> _Exercise description_: Which lines have the string "object"? Copy all of them from the entries below.

> _Data_:
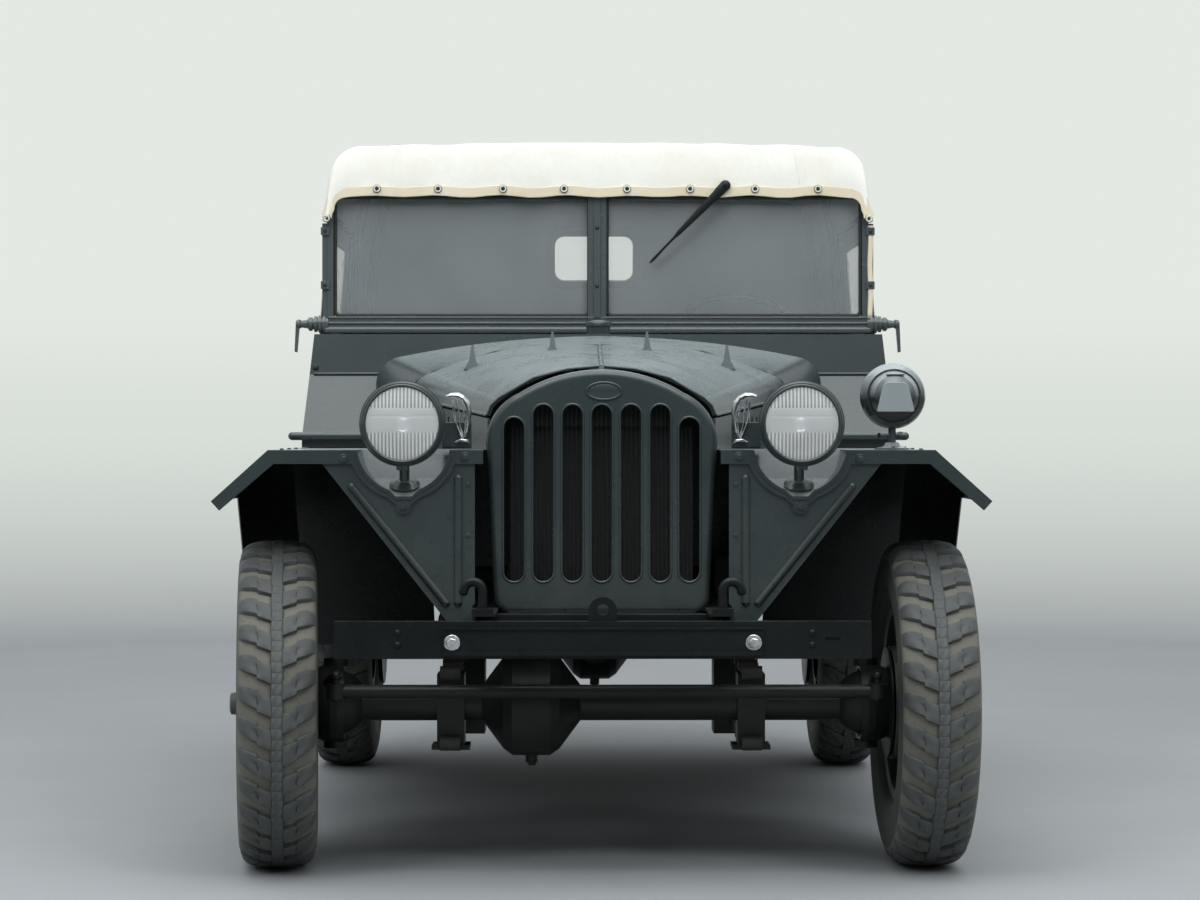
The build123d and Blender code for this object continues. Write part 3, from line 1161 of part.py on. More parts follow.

==

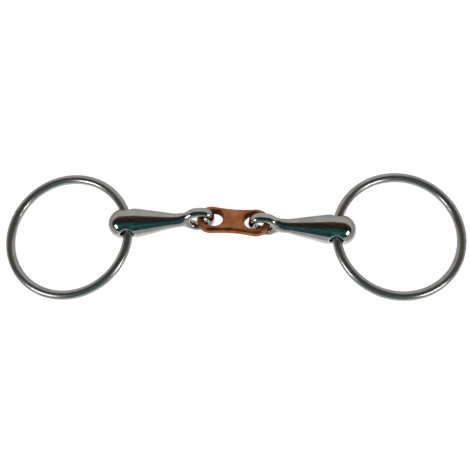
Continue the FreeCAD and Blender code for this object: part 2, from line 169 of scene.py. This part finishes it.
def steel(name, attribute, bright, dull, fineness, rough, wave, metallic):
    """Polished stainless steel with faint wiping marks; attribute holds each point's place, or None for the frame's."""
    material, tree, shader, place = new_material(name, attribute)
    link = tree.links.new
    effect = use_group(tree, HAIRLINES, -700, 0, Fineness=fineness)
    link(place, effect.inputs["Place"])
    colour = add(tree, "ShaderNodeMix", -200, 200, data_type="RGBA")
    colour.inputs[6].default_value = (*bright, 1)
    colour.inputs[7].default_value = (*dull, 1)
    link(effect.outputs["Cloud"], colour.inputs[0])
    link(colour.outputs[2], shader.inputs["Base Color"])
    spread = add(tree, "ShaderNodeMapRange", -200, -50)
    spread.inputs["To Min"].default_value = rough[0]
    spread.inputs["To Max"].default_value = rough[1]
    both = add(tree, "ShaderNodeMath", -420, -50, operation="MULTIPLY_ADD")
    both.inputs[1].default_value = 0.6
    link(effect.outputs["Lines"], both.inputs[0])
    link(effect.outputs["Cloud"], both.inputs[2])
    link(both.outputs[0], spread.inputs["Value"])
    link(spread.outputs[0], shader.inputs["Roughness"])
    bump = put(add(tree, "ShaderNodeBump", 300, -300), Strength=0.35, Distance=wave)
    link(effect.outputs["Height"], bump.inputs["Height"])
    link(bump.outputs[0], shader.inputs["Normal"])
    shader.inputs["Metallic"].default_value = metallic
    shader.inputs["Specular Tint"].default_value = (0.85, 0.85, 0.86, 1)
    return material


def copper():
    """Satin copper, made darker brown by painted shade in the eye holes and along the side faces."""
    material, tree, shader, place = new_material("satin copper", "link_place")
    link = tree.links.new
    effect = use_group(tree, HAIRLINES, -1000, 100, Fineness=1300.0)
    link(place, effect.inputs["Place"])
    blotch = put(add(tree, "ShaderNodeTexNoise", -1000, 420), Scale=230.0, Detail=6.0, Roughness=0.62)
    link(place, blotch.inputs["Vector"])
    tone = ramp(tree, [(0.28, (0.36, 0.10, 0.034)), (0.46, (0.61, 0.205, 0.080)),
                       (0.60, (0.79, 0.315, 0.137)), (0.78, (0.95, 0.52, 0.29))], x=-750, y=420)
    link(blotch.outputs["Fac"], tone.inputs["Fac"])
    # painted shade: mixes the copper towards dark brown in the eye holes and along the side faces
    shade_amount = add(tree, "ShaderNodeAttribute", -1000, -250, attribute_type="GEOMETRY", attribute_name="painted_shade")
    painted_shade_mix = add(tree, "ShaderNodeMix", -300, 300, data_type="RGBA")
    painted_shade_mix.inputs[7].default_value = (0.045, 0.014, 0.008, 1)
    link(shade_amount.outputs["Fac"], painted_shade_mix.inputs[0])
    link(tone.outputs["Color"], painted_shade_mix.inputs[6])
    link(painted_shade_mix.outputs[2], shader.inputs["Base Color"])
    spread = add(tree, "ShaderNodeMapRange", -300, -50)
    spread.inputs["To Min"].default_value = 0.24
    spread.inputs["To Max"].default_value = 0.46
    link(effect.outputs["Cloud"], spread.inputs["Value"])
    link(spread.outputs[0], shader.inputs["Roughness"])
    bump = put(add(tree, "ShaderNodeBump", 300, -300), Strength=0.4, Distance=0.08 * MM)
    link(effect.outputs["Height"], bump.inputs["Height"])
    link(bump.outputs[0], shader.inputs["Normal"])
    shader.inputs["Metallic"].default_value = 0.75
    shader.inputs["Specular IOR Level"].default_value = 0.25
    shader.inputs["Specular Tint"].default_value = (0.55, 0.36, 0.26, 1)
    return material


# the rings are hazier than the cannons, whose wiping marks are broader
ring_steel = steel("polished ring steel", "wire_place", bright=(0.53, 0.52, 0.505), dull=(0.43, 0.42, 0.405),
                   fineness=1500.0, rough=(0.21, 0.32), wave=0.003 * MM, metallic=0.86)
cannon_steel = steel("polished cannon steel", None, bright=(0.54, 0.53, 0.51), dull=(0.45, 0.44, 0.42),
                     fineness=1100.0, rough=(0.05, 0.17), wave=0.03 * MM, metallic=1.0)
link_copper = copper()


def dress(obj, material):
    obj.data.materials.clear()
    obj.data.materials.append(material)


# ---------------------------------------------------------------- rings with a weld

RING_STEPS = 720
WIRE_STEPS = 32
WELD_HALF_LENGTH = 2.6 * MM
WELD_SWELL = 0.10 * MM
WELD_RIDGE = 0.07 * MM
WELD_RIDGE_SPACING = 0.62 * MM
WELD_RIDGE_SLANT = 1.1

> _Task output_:
The build123d and Blender code for this object continues. Write part 3, from line 1161 of part.py on. More parts follow.
Continue the FreeCAD and Blender code for this object: part 2, from line 169 of scene.py. This part finishes it.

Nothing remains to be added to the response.